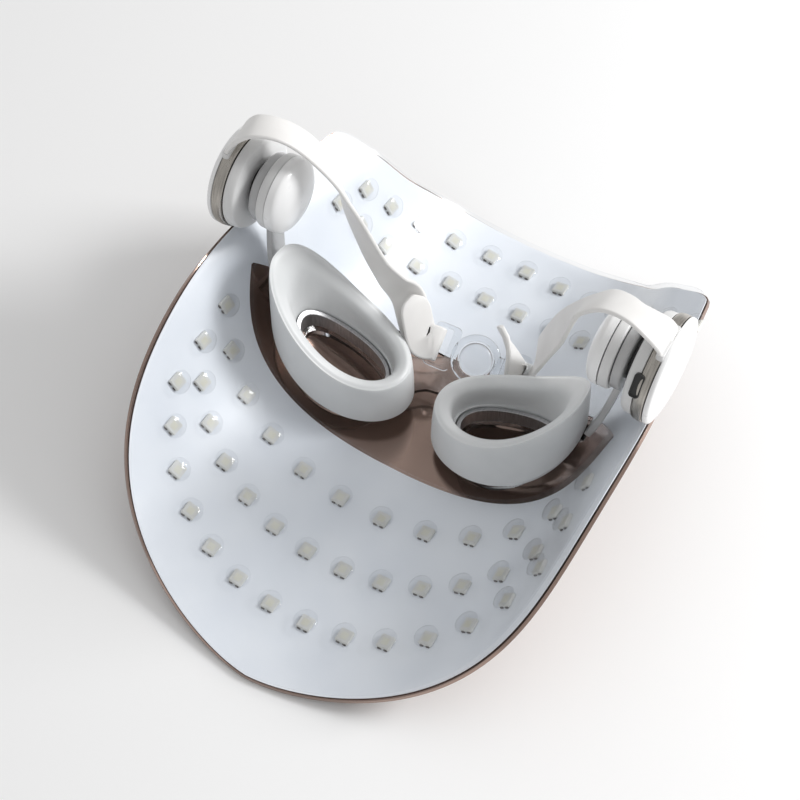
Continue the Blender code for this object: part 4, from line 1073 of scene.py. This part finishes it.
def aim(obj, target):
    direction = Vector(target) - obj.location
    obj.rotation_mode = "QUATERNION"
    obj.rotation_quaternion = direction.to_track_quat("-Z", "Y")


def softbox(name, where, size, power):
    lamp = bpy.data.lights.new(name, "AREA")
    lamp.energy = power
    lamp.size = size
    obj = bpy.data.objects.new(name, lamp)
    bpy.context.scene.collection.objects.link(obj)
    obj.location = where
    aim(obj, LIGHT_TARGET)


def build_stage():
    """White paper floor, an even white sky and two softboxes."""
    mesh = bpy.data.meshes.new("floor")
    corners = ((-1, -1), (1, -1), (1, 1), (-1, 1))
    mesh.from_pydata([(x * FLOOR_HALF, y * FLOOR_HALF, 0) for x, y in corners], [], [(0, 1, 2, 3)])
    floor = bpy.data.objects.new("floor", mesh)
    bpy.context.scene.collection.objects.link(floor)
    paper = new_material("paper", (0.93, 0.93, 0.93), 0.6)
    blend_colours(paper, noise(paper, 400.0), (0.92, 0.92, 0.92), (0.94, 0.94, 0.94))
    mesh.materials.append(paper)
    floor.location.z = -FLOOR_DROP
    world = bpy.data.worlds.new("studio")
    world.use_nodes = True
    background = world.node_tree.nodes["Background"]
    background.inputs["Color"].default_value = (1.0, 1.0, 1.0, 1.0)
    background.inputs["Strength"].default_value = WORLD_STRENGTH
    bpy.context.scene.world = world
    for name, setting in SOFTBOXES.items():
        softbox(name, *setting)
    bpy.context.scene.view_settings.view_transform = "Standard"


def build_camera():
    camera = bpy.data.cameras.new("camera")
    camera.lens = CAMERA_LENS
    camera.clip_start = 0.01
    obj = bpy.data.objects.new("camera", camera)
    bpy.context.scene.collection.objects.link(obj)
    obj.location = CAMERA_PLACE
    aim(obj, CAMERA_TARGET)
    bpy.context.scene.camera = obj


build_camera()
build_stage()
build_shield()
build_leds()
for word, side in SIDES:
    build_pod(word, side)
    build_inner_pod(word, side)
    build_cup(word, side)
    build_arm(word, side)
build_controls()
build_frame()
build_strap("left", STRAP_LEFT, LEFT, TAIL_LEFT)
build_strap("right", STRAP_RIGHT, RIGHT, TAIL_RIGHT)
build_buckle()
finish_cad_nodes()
* * *
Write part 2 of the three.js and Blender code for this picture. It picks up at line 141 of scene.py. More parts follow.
* * *
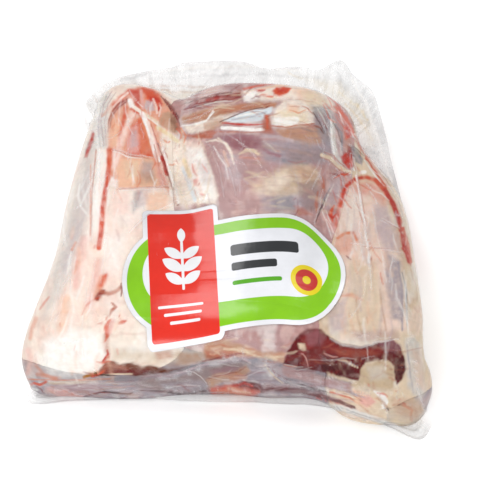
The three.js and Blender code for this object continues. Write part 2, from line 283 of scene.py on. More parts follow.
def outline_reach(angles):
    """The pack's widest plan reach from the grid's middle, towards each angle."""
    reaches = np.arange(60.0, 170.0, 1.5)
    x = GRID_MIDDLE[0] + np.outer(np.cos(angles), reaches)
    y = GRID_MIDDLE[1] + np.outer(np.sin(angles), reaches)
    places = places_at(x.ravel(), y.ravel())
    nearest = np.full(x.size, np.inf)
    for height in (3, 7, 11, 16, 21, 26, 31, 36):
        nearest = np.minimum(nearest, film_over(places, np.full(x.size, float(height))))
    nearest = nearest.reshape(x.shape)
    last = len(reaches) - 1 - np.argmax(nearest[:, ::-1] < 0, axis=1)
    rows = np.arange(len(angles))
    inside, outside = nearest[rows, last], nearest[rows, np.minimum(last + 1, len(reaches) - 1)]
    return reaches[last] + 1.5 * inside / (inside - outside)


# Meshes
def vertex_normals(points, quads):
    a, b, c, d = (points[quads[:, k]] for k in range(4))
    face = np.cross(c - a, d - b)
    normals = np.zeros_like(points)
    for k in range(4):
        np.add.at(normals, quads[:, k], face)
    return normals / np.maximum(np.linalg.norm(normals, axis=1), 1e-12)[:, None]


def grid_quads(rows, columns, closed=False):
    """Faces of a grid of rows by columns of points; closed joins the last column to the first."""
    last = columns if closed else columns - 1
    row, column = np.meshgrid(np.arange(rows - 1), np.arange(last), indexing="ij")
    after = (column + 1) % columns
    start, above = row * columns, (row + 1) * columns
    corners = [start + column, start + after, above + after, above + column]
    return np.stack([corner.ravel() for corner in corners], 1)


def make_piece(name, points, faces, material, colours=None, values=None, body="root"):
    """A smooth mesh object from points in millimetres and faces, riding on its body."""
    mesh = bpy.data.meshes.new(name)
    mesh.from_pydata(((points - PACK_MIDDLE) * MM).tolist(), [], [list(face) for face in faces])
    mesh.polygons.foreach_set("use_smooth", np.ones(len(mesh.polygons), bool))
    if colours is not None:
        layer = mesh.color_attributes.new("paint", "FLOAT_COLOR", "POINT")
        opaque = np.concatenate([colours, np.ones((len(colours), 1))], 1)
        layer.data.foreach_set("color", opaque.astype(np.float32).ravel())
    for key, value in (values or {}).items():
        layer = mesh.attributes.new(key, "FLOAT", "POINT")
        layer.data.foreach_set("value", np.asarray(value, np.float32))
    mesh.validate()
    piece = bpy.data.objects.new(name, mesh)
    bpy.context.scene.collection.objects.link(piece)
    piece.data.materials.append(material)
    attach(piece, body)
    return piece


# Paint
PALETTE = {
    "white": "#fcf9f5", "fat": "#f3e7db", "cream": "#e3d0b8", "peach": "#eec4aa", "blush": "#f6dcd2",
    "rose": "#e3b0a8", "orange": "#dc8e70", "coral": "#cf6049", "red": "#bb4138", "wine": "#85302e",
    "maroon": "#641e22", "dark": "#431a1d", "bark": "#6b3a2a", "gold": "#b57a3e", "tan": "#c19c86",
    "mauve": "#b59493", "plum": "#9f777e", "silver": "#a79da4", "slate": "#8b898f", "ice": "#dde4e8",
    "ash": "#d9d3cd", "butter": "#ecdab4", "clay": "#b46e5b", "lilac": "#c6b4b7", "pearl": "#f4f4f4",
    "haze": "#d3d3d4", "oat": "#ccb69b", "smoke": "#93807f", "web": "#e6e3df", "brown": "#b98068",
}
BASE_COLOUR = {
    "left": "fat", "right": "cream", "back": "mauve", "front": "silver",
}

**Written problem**
Every line from the one containing "Continue the Blender" through the one containing "bpy.context.scene.camera = obj" is to be given again exactly, both ends included, and no line outside that range.

**Task solution**
Continue the Blender code for this object: part 4, from line 1073 of scene.py. This part finishes it.
def aim(obj, target):
    direction = Vector(target) - obj.location
    obj.rotation_mode = "QUATERNION"
    obj.rotation_quaternion = direction.to_track_quat("-Z", "Y")


def softbox(name, where, size, power):
    lamp = bpy.data.lights.new(name, "AREA")
    lamp.energy = power
    lamp.size = size
    obj = bpy.data.objects.new(name, lamp)
    bpy.context.scene.collection.objects.link(obj)
    obj.location = where
    aim(obj, LIGHT_TARGET)


def build_stage():
    """White paper floor, an even white sky and two softboxes."""
    mesh = bpy.data.meshes.new("floor")
    corners = ((-1, -1), (1, -1), (1, 1), (-1, 1))
    mesh.from_pydata([(x * FLOOR_HALF, y * FLOOR_HALF, 0) for x, y in corners], [], [(0, 1, 2, 3)])
    floor = bpy.data.objects.new("floor", mesh)
    bpy.context.scene.collection.objects.link(floor)
    paper = new_material("paper", (0.93, 0.93, 0.93), 0.6)
    blend_colours(paper, noise(paper, 400.0), (0.92, 0.92, 0.92), (0.94, 0.94, 0.94))
    mesh.materials.append(paper)
    floor.location.z = -FLOOR_DROP
    world = bpy.data.worlds.new("studio")
    world.use_nodes = True
    background = world.node_tree.nodes["Background"]
    background.inputs["Color"].default_value = (1.0, 1.0, 1.0, 1.0)
    background.inputs["Strength"].default_value = WORLD_STRENGTH
    bpy.context.scene.world = world
    for name, setting in SOFTBOXES.items():
        softbox(name, *setting)
    bpy.context.scene.view_settings.view_transform = "Standard"


def build_camera():
    camera = bpy.data.cameras.new("camera")
    camera.lens = CAMERA_LENS
    camera.clip_start = 0.01
    obj = bpy.data.objects.new("camera", camera)
    bpy.context.scene.collection.objects.link(obj)
    obj.location = CAMERA_PLACE
    aim(obj, CAMERA_TARGET)
    bpy.context.scene.camera = obj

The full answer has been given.